Written request
Take from the listing each line that has the string "nodes".

Dataset content
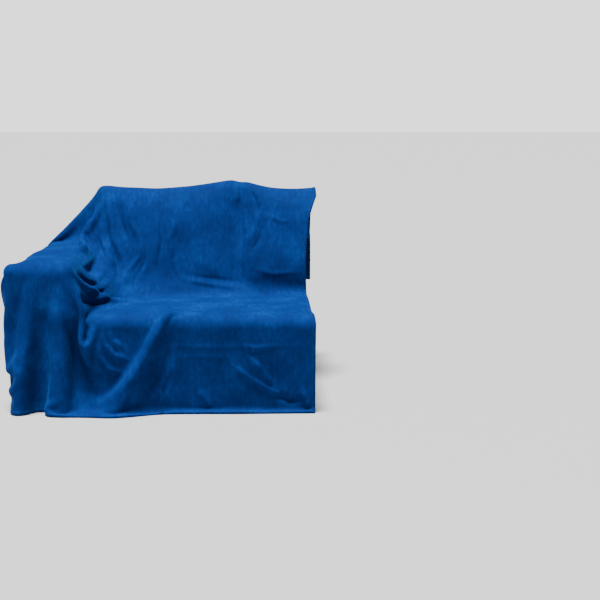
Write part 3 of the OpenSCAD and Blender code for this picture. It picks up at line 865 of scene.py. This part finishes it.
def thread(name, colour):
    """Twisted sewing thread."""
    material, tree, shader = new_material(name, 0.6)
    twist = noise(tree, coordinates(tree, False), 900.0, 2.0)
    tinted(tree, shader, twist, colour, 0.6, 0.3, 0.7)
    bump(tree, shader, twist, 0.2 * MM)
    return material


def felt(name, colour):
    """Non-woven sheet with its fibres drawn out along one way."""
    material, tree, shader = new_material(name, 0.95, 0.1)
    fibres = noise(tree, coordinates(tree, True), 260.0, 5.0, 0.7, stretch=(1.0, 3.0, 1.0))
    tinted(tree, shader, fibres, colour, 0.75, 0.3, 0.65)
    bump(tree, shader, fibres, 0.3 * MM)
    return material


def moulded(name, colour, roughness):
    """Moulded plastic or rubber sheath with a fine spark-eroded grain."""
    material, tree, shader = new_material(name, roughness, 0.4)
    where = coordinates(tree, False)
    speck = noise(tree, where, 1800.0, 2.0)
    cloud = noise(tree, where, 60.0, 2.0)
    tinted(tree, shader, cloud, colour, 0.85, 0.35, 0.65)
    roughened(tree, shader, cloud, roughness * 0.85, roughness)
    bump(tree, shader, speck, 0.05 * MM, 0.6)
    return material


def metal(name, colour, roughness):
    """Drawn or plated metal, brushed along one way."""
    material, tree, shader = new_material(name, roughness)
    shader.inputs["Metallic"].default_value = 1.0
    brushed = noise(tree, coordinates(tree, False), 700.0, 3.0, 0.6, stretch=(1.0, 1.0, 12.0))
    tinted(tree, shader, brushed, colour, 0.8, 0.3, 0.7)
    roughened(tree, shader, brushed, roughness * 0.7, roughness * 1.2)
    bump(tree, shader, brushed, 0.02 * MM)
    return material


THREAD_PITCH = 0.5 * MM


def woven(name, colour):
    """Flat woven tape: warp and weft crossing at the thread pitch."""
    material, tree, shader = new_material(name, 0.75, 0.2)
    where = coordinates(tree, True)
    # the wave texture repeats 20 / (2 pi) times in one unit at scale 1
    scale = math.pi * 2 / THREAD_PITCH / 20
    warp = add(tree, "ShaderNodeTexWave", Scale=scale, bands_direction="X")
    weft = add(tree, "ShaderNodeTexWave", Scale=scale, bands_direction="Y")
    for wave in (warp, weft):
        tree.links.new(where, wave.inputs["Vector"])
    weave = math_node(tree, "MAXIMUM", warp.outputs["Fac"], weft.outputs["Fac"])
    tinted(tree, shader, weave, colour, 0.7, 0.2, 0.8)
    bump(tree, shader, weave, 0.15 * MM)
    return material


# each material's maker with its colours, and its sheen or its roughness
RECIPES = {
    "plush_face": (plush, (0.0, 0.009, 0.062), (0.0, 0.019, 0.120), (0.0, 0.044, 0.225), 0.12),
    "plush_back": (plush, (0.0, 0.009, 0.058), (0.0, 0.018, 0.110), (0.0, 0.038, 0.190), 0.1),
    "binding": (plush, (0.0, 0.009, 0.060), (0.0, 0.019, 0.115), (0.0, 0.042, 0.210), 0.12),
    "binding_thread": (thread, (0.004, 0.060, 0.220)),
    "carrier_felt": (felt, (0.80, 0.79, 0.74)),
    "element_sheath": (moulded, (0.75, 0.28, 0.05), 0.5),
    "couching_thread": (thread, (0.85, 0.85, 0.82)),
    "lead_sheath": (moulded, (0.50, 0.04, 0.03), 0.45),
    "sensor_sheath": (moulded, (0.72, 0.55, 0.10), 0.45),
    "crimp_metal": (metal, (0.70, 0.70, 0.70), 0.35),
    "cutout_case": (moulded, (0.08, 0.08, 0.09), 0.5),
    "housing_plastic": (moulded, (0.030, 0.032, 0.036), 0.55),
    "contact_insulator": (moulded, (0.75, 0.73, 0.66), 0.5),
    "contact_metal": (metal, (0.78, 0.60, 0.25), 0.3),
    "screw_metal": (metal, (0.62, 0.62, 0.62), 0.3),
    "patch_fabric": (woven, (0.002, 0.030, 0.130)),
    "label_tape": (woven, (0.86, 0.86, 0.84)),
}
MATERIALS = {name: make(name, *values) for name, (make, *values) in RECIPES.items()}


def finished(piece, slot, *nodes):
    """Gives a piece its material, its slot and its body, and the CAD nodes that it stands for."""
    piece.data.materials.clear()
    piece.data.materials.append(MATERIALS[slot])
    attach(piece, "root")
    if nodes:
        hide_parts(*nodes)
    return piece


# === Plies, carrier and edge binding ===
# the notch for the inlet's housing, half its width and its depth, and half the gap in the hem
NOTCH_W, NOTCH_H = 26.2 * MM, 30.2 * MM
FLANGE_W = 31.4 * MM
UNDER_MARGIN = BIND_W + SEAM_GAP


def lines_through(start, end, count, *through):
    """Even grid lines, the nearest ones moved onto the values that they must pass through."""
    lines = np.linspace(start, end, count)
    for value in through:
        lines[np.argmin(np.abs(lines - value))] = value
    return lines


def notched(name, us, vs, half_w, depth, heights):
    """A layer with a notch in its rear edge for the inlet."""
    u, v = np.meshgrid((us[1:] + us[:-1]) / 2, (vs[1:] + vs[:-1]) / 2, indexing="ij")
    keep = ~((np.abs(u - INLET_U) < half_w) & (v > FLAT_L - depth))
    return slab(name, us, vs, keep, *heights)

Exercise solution
def finished(piece, slot, *nodes):
    """Gives a piece its material, its slot and its body, and the CAD nodes that it stands for."""
    if nodes:
        hide_parts(*nodes)